╭──

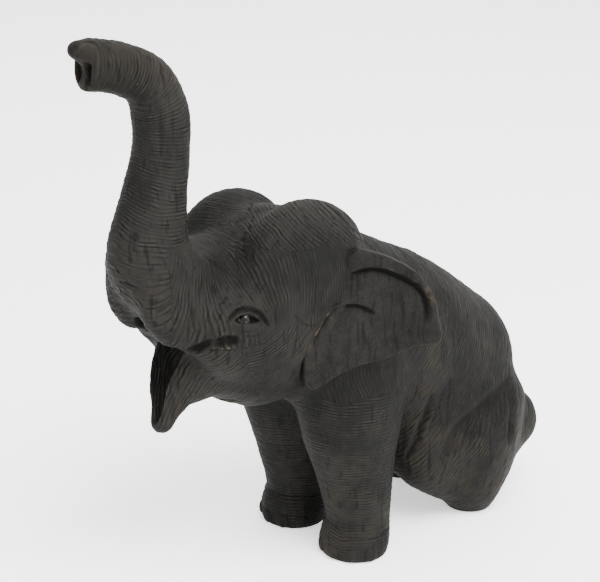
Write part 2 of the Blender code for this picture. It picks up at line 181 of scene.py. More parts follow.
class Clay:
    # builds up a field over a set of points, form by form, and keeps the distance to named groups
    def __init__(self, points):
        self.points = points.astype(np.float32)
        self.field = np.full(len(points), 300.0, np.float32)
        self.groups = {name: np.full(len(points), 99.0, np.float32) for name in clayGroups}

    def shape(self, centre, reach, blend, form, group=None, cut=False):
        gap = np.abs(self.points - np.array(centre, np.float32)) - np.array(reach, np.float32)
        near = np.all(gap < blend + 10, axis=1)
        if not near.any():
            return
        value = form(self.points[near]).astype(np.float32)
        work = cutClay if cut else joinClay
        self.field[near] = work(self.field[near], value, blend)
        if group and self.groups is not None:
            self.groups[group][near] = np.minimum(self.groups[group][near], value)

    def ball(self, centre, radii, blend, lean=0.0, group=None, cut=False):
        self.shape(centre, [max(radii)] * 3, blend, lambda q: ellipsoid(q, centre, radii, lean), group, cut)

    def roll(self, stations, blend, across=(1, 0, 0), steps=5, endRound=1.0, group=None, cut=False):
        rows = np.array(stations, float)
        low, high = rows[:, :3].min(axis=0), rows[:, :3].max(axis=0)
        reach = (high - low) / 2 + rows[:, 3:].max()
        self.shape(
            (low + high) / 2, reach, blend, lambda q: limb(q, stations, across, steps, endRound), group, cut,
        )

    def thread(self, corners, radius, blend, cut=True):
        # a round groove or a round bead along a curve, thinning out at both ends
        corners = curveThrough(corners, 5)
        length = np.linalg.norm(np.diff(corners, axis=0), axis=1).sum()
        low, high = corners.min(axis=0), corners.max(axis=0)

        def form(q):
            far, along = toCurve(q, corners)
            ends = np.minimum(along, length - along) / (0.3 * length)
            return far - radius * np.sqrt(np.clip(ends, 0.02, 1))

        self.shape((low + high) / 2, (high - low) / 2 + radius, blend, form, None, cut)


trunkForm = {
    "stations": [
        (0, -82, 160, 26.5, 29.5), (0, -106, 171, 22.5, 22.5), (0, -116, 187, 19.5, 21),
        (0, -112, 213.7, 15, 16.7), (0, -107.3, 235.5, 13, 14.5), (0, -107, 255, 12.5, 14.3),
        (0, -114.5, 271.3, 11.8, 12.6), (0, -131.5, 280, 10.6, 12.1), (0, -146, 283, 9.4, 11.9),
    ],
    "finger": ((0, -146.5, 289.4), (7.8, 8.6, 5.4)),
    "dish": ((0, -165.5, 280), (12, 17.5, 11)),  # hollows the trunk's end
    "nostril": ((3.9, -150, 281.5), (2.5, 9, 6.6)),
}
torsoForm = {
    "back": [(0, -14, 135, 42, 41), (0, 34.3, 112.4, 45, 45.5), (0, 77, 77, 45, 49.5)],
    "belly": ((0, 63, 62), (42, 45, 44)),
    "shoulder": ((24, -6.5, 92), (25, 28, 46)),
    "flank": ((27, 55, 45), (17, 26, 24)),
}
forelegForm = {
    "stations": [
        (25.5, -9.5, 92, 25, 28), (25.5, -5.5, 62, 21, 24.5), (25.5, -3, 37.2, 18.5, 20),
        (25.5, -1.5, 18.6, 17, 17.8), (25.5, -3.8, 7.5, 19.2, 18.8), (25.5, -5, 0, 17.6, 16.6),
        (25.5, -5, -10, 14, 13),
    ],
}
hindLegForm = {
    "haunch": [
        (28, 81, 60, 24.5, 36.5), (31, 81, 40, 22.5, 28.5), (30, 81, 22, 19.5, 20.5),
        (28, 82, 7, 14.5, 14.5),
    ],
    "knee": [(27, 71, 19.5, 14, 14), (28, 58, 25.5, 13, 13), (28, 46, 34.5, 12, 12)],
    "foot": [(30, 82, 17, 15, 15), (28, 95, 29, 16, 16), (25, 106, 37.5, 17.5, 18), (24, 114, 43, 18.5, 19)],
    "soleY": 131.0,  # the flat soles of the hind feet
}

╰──
╭──

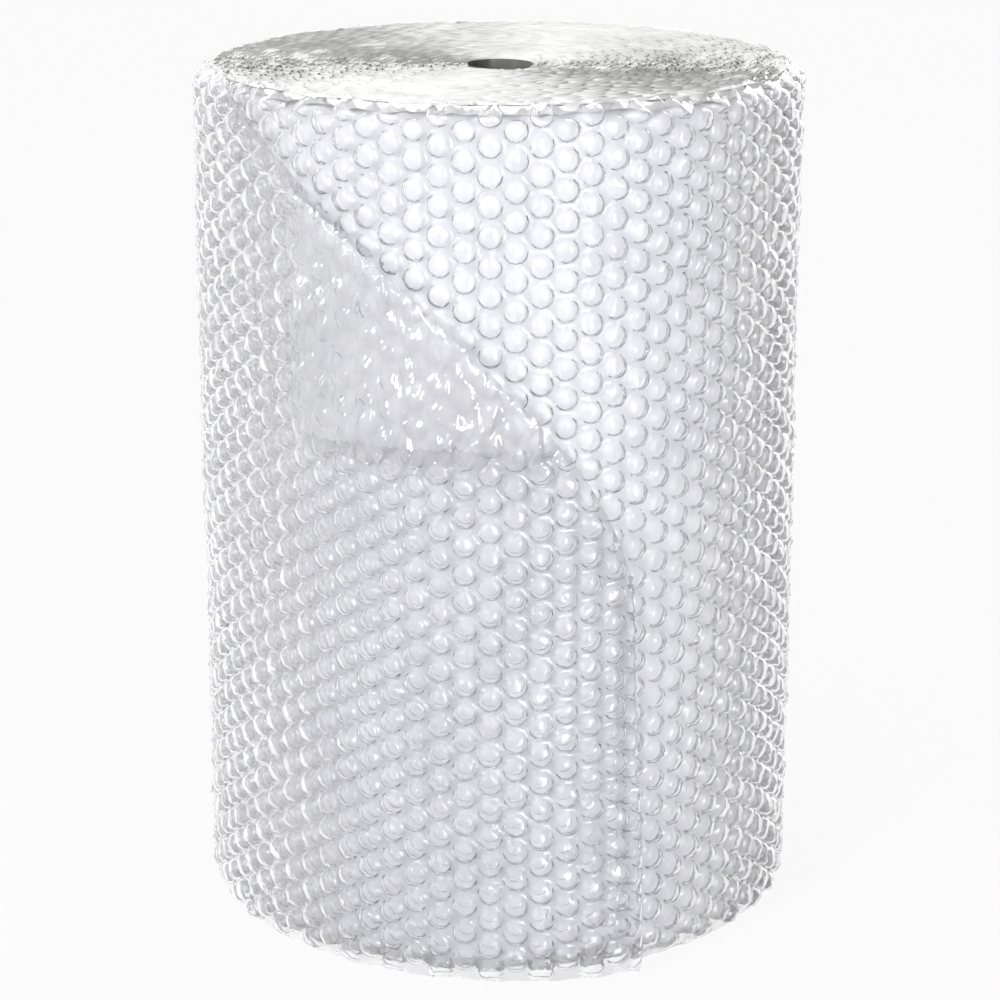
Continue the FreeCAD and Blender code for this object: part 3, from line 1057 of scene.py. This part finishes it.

╰──

— What is needed —
Identify the lines above that contain the word "scene", then copy them.

— Reply to the task —
Write part 2 of the Blender code for this picture. It picks up at line 181 of scene.py. More parts follow.
Continue the FreeCAD and Blender code for this object: part 3, from line 1057 of scene.py. This part finishes it.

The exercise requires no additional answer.